Broad skills are the first modular layer that sits on top of nothing but ability checks. From here you can go one of two ways (mostly compatible with each other due to balancing concerns):
  • These broad skills are the skill system, because you want to paint with a broad brush all the time. This is more "impressionistic", narrative play--or sometimes mild simulation on top of an otherwise gamist campaign. Characters definitely get a flat bonus from their broad skills, and this can increase gradually with some still limited skill picks. (The tiered competence mentioned in the poll would be good here, albeit with smaller numbers than +3, +5, +8).
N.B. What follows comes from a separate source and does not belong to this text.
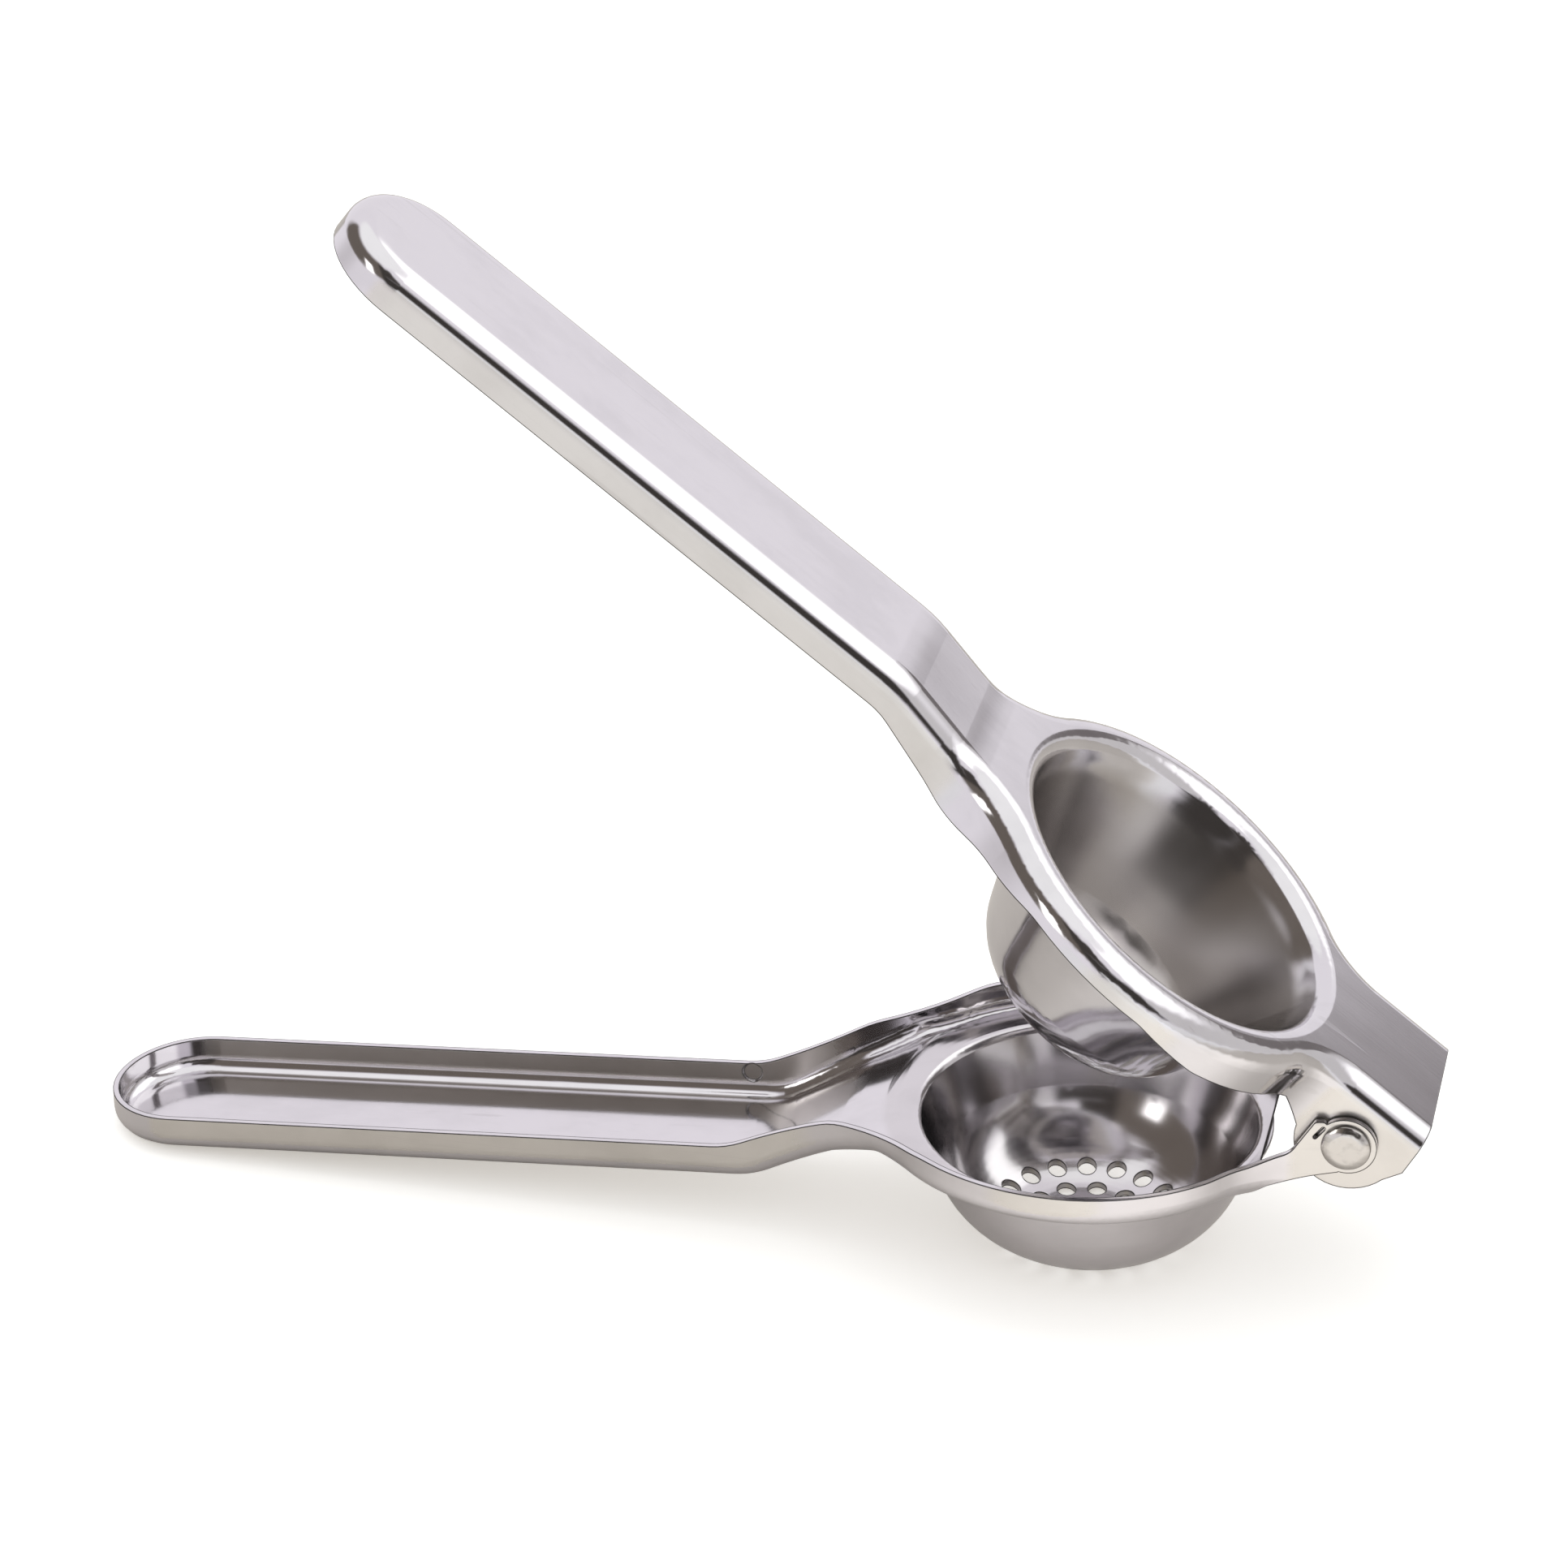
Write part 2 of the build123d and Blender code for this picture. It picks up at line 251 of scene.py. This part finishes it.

  • Or, the broad skills stay flat, and preferably represent chances to get situational advantage. Then you have more specific skills, which give the straight bonuses. That is, you can layer "Lockpicking" on top of "Skullduggery" or "Handy" to be really good with locks. In this case, one (broad or specific) provides the tiered bonus, and the other provides circumstantial advantage easily, multiple dice, faster resolution, etc. This is for more simulationist play. Accordingly, there are examples listed of specific skills, but you are encouraged to make the list more coarse or fine as it suits you.
Most of the time, characters will have no more than one or two operative skills for any given check, and these will be apparent. I'm trying to bargain with the town mayor, and I've either got "Merchant" or "Noble" or I don't. I've either got some specific trading skills, or I don't. Occasionally, everything lines up perfectly, and your "Mountain", "Sneak", "Beastmaster" combo makes sneaking up on a mountain ape particularly easy for you.